Here, Defendant was not given exclusive use and possession of the offices in the agreement. Possession was shared with DEMD and, in fact, Defendant only had possession once a week. For the remaining days each week, the offices remained in Plaintiff's possession. Further, Defendant had no interest in the property; rather, he merely had the privilege of using the property once a week. As Plaintiff did not completely surrender control of the premises or grant exclusive use to Defendant, the agreement herein is a license rather than a lease. See Dental Mgt. Dev., Inc. v. Bronx-Lebanon Hosp. Ctr., 68 AD3d 621 (1st Dept 2009). In light of the foregoing finding, the court need not address the parties' arguments regarding the failure to obtain the cooperative's approval to sublet.

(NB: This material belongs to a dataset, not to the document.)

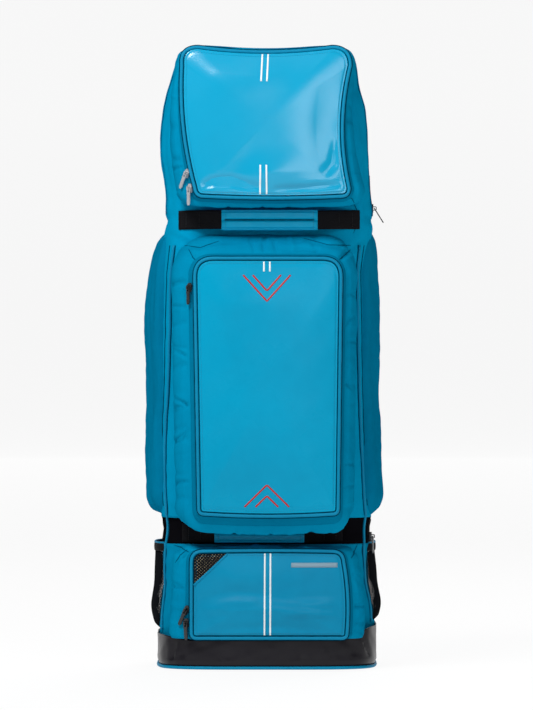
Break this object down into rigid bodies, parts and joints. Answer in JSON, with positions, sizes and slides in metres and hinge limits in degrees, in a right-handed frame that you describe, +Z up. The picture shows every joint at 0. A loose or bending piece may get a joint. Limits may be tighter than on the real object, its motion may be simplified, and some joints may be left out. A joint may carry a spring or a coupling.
{
  "type": "cricket kit bag",
  "caption": "Tall soft kit bag that stands on a wrapped base, with front pockets, side sleeves, mesh side pockets, grab handles and zip pulls that swing.",
  "frame": {"origin": "middle of the flat underside of the base, under the main bag's mid plane", "axes": "+Z up, -Y towards the pockets at the front, +X to the viewer's right when the front is seen"},
  "size_m": [0.3534, 0.3149, 0.9195],
  "materials": {
    "blue_fabric": "woven polyester, matt",
    "blue_coated": "smooth coated fabric, soft sheen",
    "blue_piping": "covered cord, satin",
    "blue_zip_tape": "coil zip and tape, matt",
    "blue_grip": "padded woven cover, matt",
    "black_fabric": "woven, matt",
    "black_webbing": "ribbed webbing",
    "black_zip_tape": "coil zip and tape, matt",
    "black_coated": "smooth coated fabric, soft sheen",
    "black_mesh": "open knitted mesh",
    "silver_metal": "polished",
    "black_metal": "black gloss"
  },
  "bodies": {
    "bag": {"upper_body": "blue_fabric", "waist_band": "black_fabric", "lower_body": "blue_fabric", "base_wrap": "black_coated", "base_piping": "blue_piping", "main_zip": "blue_zip_tape", "side_zip": "black_zip_tape", "top_pocket_gusset": "blue_fabric", "top_pocket_zip": "blue_zip_tape", "top_pocket_piping": "blue_piping", "mid_pocket_gusset": "blue_fabric", "mid_pocket_zip": "blue_zip_tape", "mid_pocket_piping": "blue_piping", "low_pocket_gusset": "blue_fabric", "low_pocket_zip": "blue_zip_tape", "low_pocket_piping": "blue_piping", "top_pocket_panel": "blue_coated", "mid_pocket_panel": "blue_coated", "low_pocket_panel": "blue_coated", "low_pocket_vent": "black_mesh", "left_sleeve": "blue_fabric", "left_mesh_pocket": "black_mesh", "left_elastic_band": "black_fabric", "left_edge_piping": "blue_piping", "right_sleeve": "blue_fabric", "right_mesh_pocket": "black_mesh", "right_elastic_band": "black_fabric", "right_edge_piping": "blue_piping", "top_handle_webbing": "black_webbing", "top_handle_grip": "blue_grip", "low_handle_webbing": "black_webbing", "low_handle_grip": "blue_grip", "top_upper_slider": "silver_metal", "top_lower_slider": "silver_metal", "mid_slider": "black_metal", "low_upper_slider": "black_metal", "low_lower_slider": "black_metal", "main_slider": "black_metal", "side_slider": "black_metal"},
    "top_upper_tab": {"top_upper_tab": "silver_metal"},
    "top_lower_tab": {"top_lower_tab": "silver_metal"},
    "mid_tab": {"mid_tab": "black_metal"},
    "low_upper_tab": {"low_upper_tab": "black_metal"},
    "low_lower_tab": {"low_lower_tab": "black_metal"},
    "main_tab": {"main_tab": "black_metal"},
    "side_tab": {"side_tab": "black_metal"}
  },
  "joints": [
    {"name": "top_upper_tab_hinge", "type": "hinge", "parent": "bag", "child": "top_upper_tab", "pos_m": [-0.11842, -0.16136, 0.727], "axis": [-0.6119, 0.6365, 0.4695], "range_deg": [0, 150]},
    {"name": "top_lower_tab_hinge", "type": "hinge", "parent": "bag", "child": "top_lower_tab", "pos_m": [-0.11396, -0.16418, 0.705], "axis": [-0.6805, 0.7327, 0], "range_deg": [0, 150]},
    {"name": "mid_tab_hinge", "type": "hinge", "parent": "bag", "child": "mid_tab", "pos_m": [-0.11445, -0.18146, 0.56], "axis": [-0.6663, 0.7457, 0], "range_deg": [0, 150]},
    {"name": "low_upper_tab_hinge", "type": "hinge", "parent": "bag", "child": "low_upper_tab", "pos_m": [-0.11882, -0.16105, 0.088], "axis": [-0.7128, 0.5346, 0.454], "range_deg": [0, 150]},
    {"name": "low_lower_tab_hinge", "type": "hinge", "parent": "bag", "child": "low_lower_tab", "pos_m": [-0.11892, -0.16149, 0.069], "axis": [-0.8036, 0.591, -0.0698], "range_deg": [0, 150]},
    {"name": "main_tab_hinge", "type": "hinge", "parent": "bag", "child": "main_tab", "pos_m": [0.15986, -0.045, 0.677], "axis": [0, -1, 0], "range_deg": [0, 115]},
    {"name": "side_tab_hinge", "type": "hinge", "parent": "bag", "child": "side_tab", "pos_m": [0.15702, -0.06075, 0.192], "axis": [-0.2197, -0.9756, 0], "range_deg": [0, 150]}
  ]
}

While Defendant correctly argues that the agreement is a license, the court rejects his claim that he can escape liability to DEMD because he has the right to revoke the license at will. "The well-settled doctrine of the common law is that a license in respect of real property is revocable at the will of the licensor." Cioppa v. Tum, supra, citing 17 N.Y. Jur., Easements and Licenses, § 211. Further, "where a license is given pursuant to contract for a definite term, on valuable consideration, a revocation of the license before expiration of the term ordinarily constitutes a breach of contract and gives rise to a personal action." In re Yachthaven Restaurant, Inc., 103 BR 68, 73 (Bankr. EDNY 1989) (internal citation omitted); see also, Nemmer Furniture Co., Inc. v. Select Furniture Co., Inc., 25 Misc 2d 895, 899 (Sup. Ct., Erie County, 1960). In this case there was a signed agreement for a fixed term of two years and valuable consideration was paid in the form of $5,000. Consequently, Defendant fails to make a prima facie showing of entitlement to judgment in his favor and it is hereby
ORDERED that Defendant's motion for summary judgment is denied in its entirety.
Counsel for the parties are directed to proceed to mediation as scheduled.
The foregoing constitutes this court's decision and order. Courtesy copies of this decision and order have been provided to counsel for the parties.